DANA BASH: I do think that you were dead on about the stakes being so high but I actually — Was it fiery? Could you feel the crackling in here? No. But if you are a caucus goer thinking, “Who do I like, I’m a little torn, I just want to hear what they believe on the issues I care about,” you’ve got that tonight, particularly on an issue that we have heard almost nothing about until tonight and that is foreign policy, given the fact that things are so different now with what happened in Iran than they were just a couple of weeks ago.

(…)

DAVID CHALAIN: I agree. I don’t think anything really changed tonight in this race and I agree that caution was the most active participant on the stage and I think there’s a reason why. It is those rules that are particular here in Iowa, where that second choice can really matter and so it’s a calculation, if you go after somebody you may be ruling out their supporters.

(…)

11:26:44 p.m. Eastern

VAN JONES: So I think that what she did was extraordinary. But what I love about Elizabeth Warren in those moments, she never stopped being the educator-in-chief. She didn’t just say, listen, I’m a woman, I can do it rah rah rah, she made the case that women have been winning in the Trump era and have been leading this movement. And so, I think she used the moment well.

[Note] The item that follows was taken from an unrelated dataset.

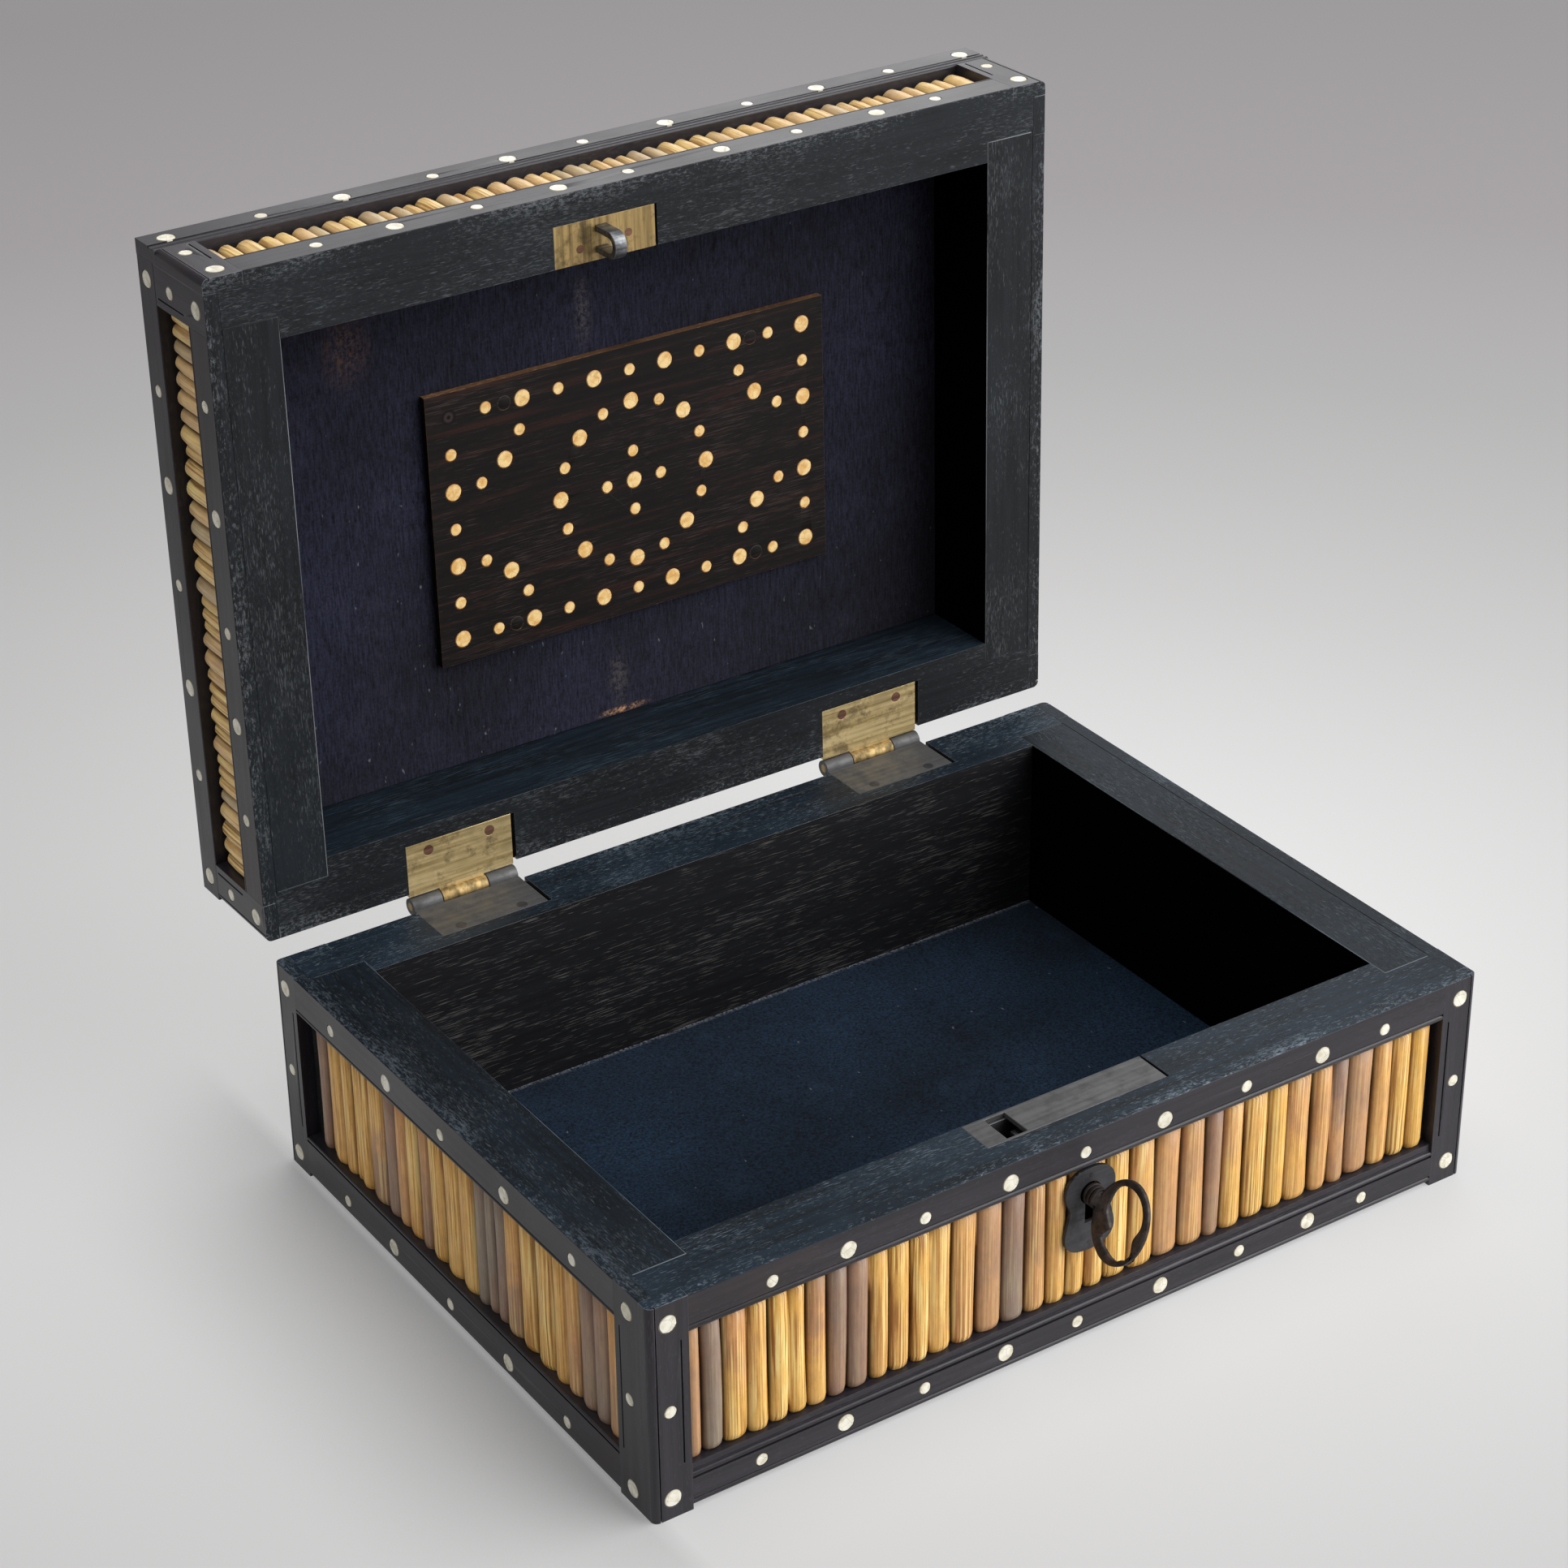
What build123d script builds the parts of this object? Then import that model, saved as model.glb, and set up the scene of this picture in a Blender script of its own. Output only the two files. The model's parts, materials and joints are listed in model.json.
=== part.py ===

But that was – as a progressive, to see those two have that level of vitriol was very dispiriting. And I want to say that tonight, for me, was dispiriting. Democrats have to do better than what we tonight. There was nothing I saw tonight that would be able to take Donald Trump out. And I want to see a Democrat in the White House as soon as possible. There was nothing tonight that, if you’re looking at this thing, you say “any of these people are prepared for what Donald Trump is going to do for us.” And to see further division tonight is very dispiriting.